The myth of the Christian Right - what happens when you ask Democrats if they too are born-again?

A press release "New Post-Election Poll Demonstrates Political Diversity of Evangelical Christians", which I CANNOT find online, reports on a Zogby poll, which found that the tendency of legacy media to treat American evangelicals as an "ideologically monolithic" voting bloc, is quite misleading.

Not news to me. I've commented on the "dangerous Christian Right" myth here. (Is there really a "Christian Right" vote? A bunker or just bunk?) I wrote about the myth in Chapter 8 of The Spiritual Brain as well.

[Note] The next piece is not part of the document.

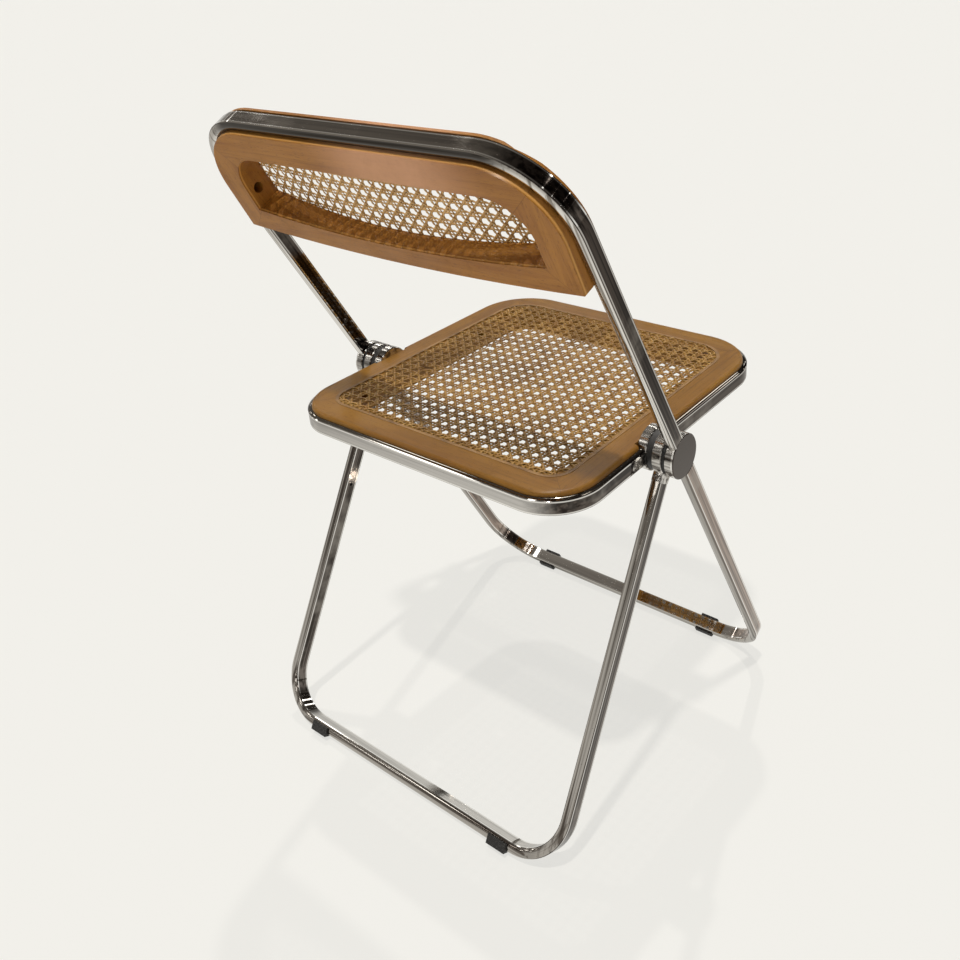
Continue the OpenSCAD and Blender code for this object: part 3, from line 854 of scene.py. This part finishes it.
def outside_rounded(place: Vector, half: float, low: float, high: float,
                    radius: tuple[float, float]) -> bool:
    """Tells whether a place lies outside a rounded rectangle.

    Args:
        place: The place.
        half: Half the width.
        low: The least Y.
        high: The greatest Y.
        radius: The corners' radii at the low and the high end.

    Returns:
        True outside.
    """
    x, y = abs(place.x), place.y
    if x > half or y < low or y > high:
        return True
    for r, inward in ((radius[0], low + radius[0] - y), (radius[1], y - high + radius[1])):
        if inward > 0 and x > half - r and math.hypot(x - half + r, inward) > r:
            return True
    return False


def ride(piece: bpy.types.Object, body: Body, slot: str, *nodes: str) -> None:
    """Puts a piece on its body and hides what it stands for.

    Args:
        piece: The piece.
        body: The body it rides on.
        slot: A material slot's name; not used.
        nodes: The CAD nodes that it replaces.
    """
    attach(piece, body.value)
    if nodes:
        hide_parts(*nodes)
    LOG.info("%s: %d faces on %s", piece.name, len(piece.data.polygons), body.value)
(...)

But here's something I didn't know until today. One way that the "Christian Right" effect is created is by asking only Republicans but not Democrats if they are "born-again or evangelical Christian." What happens when you ask both parties' exiting voters, as Zogby did?
While exit polls in both states identified all Republican white evangelical voters, the Missouri exit polls failed to identify 159,000 white evangelical Democratic voters – a figure greater than all voters under 30, equal to all voters over age 65, and equal to all voters who said the Iraq war is the most important issue facing the country, according to the Missouri Democratic exit polls. The Tennessee exit polls failed to identify 179,000 white evangelical Democratic voters – a figure equal to all African-American voters, greater than all voters over 60, and greater than all voters who said the Iraq war is the most important issue facing the country, according to the Tennessee Democratic exit polls.

And so what happened when they factored in these born-again Democrats?
In both Missouri and Tennessee, white evangelicals who ranked jobs and economy as the most important issue area in deciding how to vote far outnumbered those who considered abortion and same-sex marriage most important.

The press release is from the Center for American Progress Action Fund, one of whose spokespersons for a press conference is Jim Wallis, an American Christian left activist, so they must be pretty pleased with their find.

So am I, because it coincides with reality - for once.

Why do media commentators maintain the myth of a dangerous Christian Right, poised to take over? Well, one reason is that it is a way of increasing one's social importance cheaply. That's because it is much easier to slay imaginary dragons than real ones.

The commentator invents the dragon and tells the world how scary it is. If the commentator is a good writer, the world listens.

The dragon doesn't do much, but that - we are told - is precisely because this brave and clever person and some worthy companions are holding it in check.

It all sounds pretty impressive until someone gets around - as this Center for American Progress has done - to asking for evidence that the dragon ever existed.

Now, I just wish they would put their press release on line.